As she prepares to deliver her debut album, Muso’s Greg Phillips spoke to Owl Eyes about the whole damn journey which resulted in Nightswim.
Nightswim, the debut album for Owl Eyes, aka 22 year old songstress Brooke Addamo, is the sound of a quietly confident artist with a vision. It’s a vast electronic landscape featuring Addamo’s inner most sonic notions and emotions. It’s the consequence of having laboured over and learnt from three critically acclaimed EPs prior. It’s also the result of a fertile music collaboration between her regular songwriting partner Jan Skubiszewski, Perth based producer Shazam and production main man, Styalz Fuego, known for his work with hip hop artists such as 360.
When Muso caught up with Owl Eyes at the Base Studio in South Melbourne where she’d been recording for the last few months, she was on the verge of letting her baby go, giving the OK to send it to mastering. Much had changed since we’d first heard demo versions a couple weeks beforehand. Styalz and co had weaved their magic over a couple of tracks and transformed them into the songs they needed to be to fit the aural identity of Nightswim. Brooke is thankful that her label brought Styalz to her attention. “I’d done a few sessions with other producers just to get a feel for things but Styalz and I clicked automatically,” she recalls. “We liked the same kind of music although he comes from a hip hop background. He also comes from a dance background, but it kinda works. We just thought in a similar way and it is very rare to have that connection in the studio. We’d basically finished the album and then brought in Shazam (Cameron Parkin) from Perth to embellish a few things. I think Styalz really gets it and I like to work with people that understand me and are delicate in the way that they work with my music and they have to have an understanding of my influences. Styalz also opened my mind up a lot more to dance and electronic music. I was already down that path but he brought it on even more.”
Despite the use of multi-layered tracks on each song, somehow Styalz has been able to produce a real clarity to the album, whereby every part serves a purpose with no hint of superfluous sounds. Owl Eyes agrees. “You want it to sound like one continuous beautiful thing but still have that contrast,” she says. “Last week, when I was thinking about the sequence, I did take one track out. It didn’t really fit. I mean you can use it for something else but I feel like an album is different from an EP. With the EP, I was just putting some songs out, testing the waters, experimenting. I wanted the album to be a bit more solid than that and feel like a puzzle. There was a lot of chopping and changing.”

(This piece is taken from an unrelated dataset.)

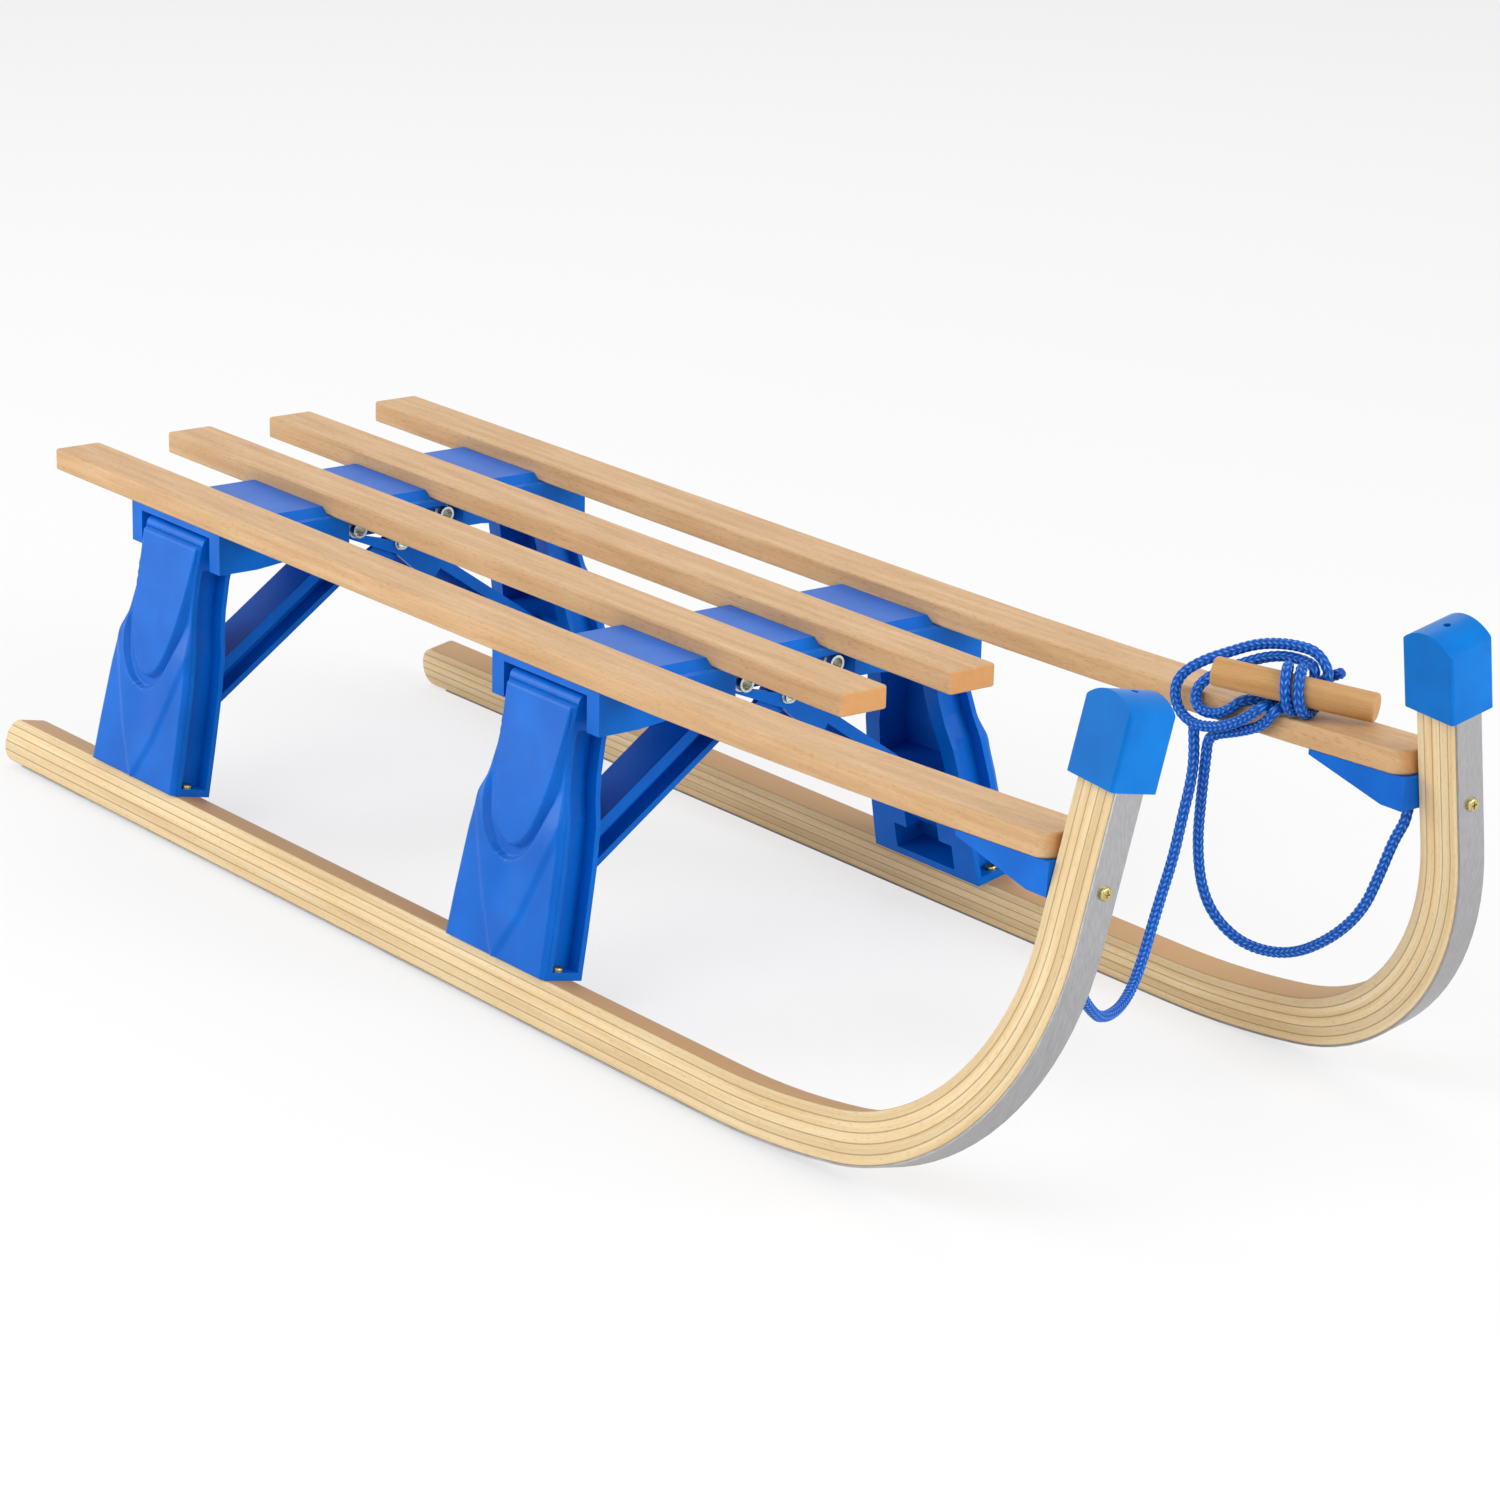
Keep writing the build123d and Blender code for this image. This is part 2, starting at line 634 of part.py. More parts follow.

While long time Owl Eyes fans will be familiar with the breezy indie electro-pop side of her music, on Nightswim, there’s not only a darker undercurrent but also a significant danceable beat at the base of many of these tunes. “I really wanted the driving kick and bass and 808s,” Brooke says. “Even the darker songs, I wanted a groove in there. I think a lot of the music I have been listening to lately, it’s the groove that makes you feel something. “Another pre-album promise to herself was that it needed to be electronic rather than organic. “I was really mindful of that. I wanted to make a synth record. I wanted to have a lot of Moog bass and just a million synth lines.”
Shazam was a handy man to have onboard too, particularly when it came to the first single Closure, a song Brooke had become quite bored with. “That song has been re-written in my mind a hundred times. We nearly threw that song out because I just hated it and didn’t want to work on it anymore. Shazam said give it to me and I’ll try a few things. We didn’t listen to it for a long time, I just didn’t want to. Then when I did listen again with all the changes, it was refreshed and had a new life to it. I just love the 80s throw back thing. Time can change your mind. Shazam came on-board for a few of the songs. We were starting songs all the time and having trouble finishing them sometimes, so it’s good to have another perspective. I have never actually met Shazam, just spoke on the phone. He’s kind of a younger Styalz. At the start it was just asking him what he thought of this or that and then we asked him to collaborate. He also collaborated with me on an intro piece which I really wanted to open the album and the shows and I wanted it all to connect from the studio to the live show.”
Although Brooke is immensely proud of the yet-to-be released Nightswim, she’s already keen to get out, tour the album and then work on a follow up to put into practice things she learned from this studio experience. “I think you need to mentally prepare before you come into the studio,” she says. “It’s kind of a daunting experience. I was really daunted at the start about writing an album. It was such a big hurdle for me. I had fears and anxieties about it but I think next time, I’ll be more prepared and more positive. It’s just another piece of music, another project to work on. I won’t be so anxious to start. I want to start now, I already have ideas. But I feel this is a really solid album. I’ve had doubts all along but I am really proud of my songwriting and my songwriting has grown. I’m just excited to get it out now. I want to see if people still remember me, go to different states, taking the studio versions and putting them into a live situation.”